### What is expected
Quote every line of the material beneath this one.

### Material

####################

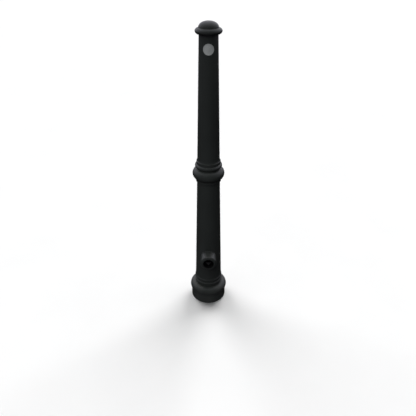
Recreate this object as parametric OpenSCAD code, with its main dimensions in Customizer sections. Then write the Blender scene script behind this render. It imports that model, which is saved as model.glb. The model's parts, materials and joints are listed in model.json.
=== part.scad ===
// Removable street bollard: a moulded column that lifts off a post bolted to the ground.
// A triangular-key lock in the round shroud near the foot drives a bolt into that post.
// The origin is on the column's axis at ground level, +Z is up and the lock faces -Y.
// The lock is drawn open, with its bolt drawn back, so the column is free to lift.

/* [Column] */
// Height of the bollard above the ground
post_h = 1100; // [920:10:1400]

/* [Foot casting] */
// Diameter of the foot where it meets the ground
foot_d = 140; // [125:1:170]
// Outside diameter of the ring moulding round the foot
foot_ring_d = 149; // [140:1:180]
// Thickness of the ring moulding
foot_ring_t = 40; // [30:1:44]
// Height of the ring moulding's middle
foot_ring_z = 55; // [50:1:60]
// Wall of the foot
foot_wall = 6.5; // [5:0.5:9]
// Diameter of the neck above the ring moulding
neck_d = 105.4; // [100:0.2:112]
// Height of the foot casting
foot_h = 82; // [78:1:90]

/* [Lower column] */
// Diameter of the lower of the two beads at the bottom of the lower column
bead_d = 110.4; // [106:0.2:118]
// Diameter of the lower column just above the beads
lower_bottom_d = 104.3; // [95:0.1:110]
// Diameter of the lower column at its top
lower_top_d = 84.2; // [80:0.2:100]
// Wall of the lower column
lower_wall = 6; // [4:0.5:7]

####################

### Solution to the problem
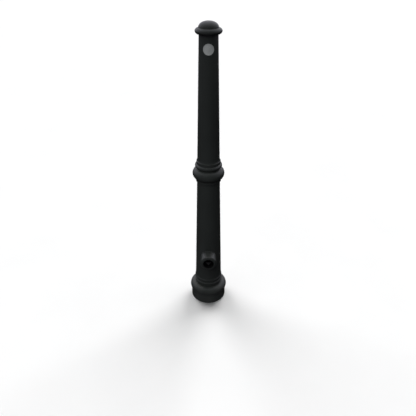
Recreate this object as parametric OpenSCAD code, with its main dimensions in Customizer sections. Then write the Blender scene script behind this render. It imports that model, which is saved as model.glb. The model's parts, materials and joints are listed in model.json.
=== part.scad ===
// Removable street bollard: a moulded column that lifts off a post bolted to the ground.
// A triangular-key lock in the round shroud near the foot drives a bolt into that post.
// The origin is on the column's axis at ground level, +Z is up and the lock faces -Y.
// The lock is drawn open, with its bolt drawn back, so the column is free to lift.

/* [Column] */
// Height of the bollard above the ground
post_h = 1100; // [920:10:1400]

/* [Foot casting] */
// Diameter of the foot where it meets the ground
foot_d = 140; // [125:1:170]
// Outside diameter of the ring moulding round the foot
foot_ring_d = 149; // [140:1:180]
// Thickness of the ring moulding
foot_ring_t = 40; // [30:1:44]
// Height of the ring moulding's middle
foot_ring_z = 55; // [50:1:60]
// Wall of the foot
foot_wall = 6.5; // [5:0.5:9]
// Diameter of the neck above the ring moulding
neck_d = 105.4; // [100:0.2:112]
// Height of the foot casting
foot_h = 82; // [78:1:90]

/* [Lower column] */
// Diameter of the lower of the two beads at the bottom of the lower column
bead_d = 110.4; // [106:0.2:118]
// Diameter of the lower column just above the beads
lower_bottom_d = 104.3; // [95:0.1:110]
// Diameter of the lower column at its top
lower_top_d = 84.2; // [80:0.2:100]
// Wall of the lower column
lower_wall = 6; // [4:0.5:7]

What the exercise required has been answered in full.